One must remember all these activities are illegal and that is why it is critical that any authority establishes the correct value of imported and exported goods. For instance overpricing on an import to a state organisation could indicate bribery or improper vetting procedures.
An under-priced export can have the following impact:
It reduces the duty to the importer who in turn can use these funds to reciprocate with reduced prices for imports. Alternatively, in one specific case, the under-pricing of exports on alcohol not only reduced the duty for the importing country but also was used to finance the importation of illegal substances.
Conclusion
A valuation audit by authorities is important not only to protect the fiscus but also to stem illegal transactions. These investigations are not normally resolved by simply stopping a container but require detailed examination of all aspects relating to the product. These would include:
Financial records
Money transfers
Inter-company relationships
Valuation of the product
Origin of product
These examinations relate to a variety of issues including taxation and customs duty. They can become extremely complex when dealing with large conglomerates involved in a variety of industries and require a specialised team with multiple skills who understand, for instance, not only customs issues but also taxation and legal issues.
When bank institutions report suspicious transactions this should ring immediate alarm bells for a full investigation team to be utilised and it is quite common for customs and financial authorities in various countries to co- operate.
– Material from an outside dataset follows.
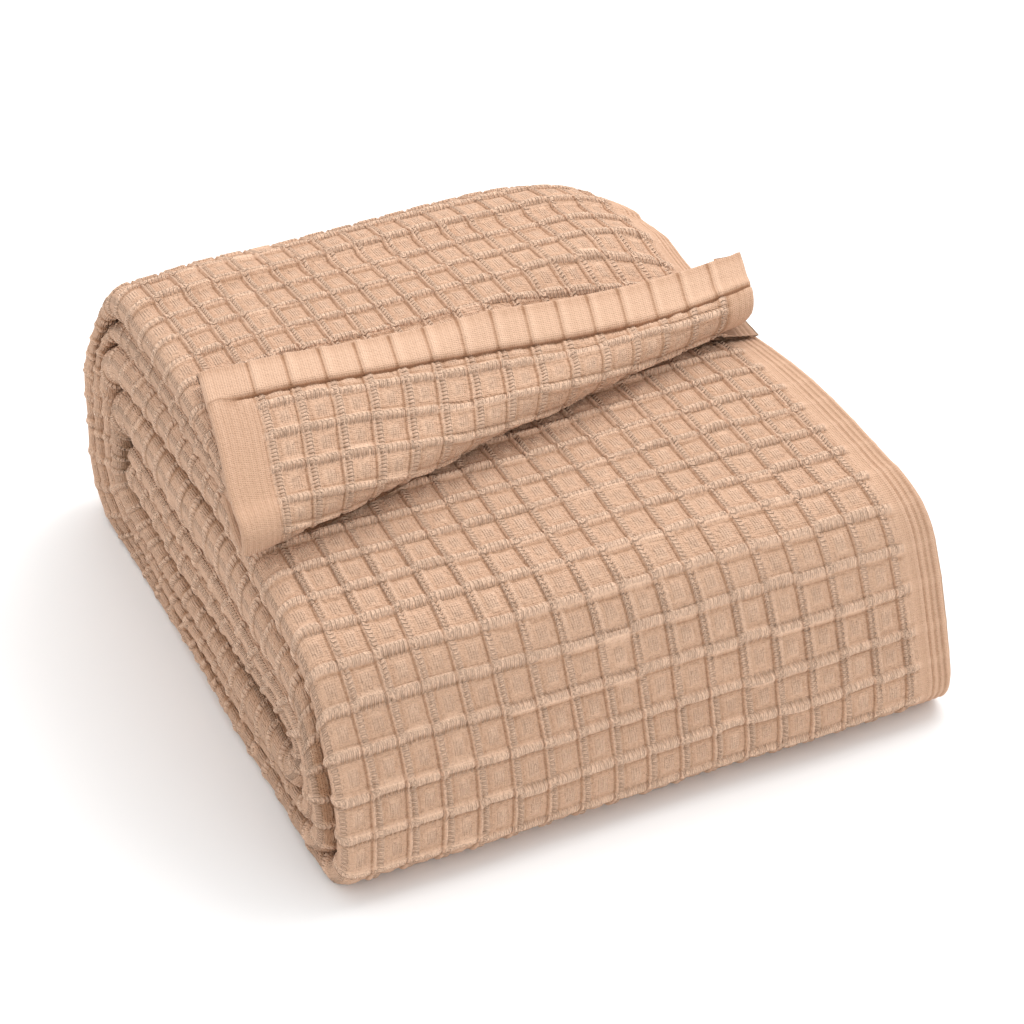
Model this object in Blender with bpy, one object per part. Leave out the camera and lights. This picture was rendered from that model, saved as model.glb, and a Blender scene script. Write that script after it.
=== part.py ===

It is not only the physical movement of goods but also the transfer of funds that have to be monitored. Payments do not always relate to physical goods. An example of this would be a company that has a television station and can remit funds overseas for the rights to broadcast a specific programme to a counterpart which in turn can be used to disguise illegal payments or reduce the value of imported goods.
This illustrates the important role that valuation plays and the fact that this is not limited to physical goods but also to miscellaneous payments, royalties, rights to distribute etc.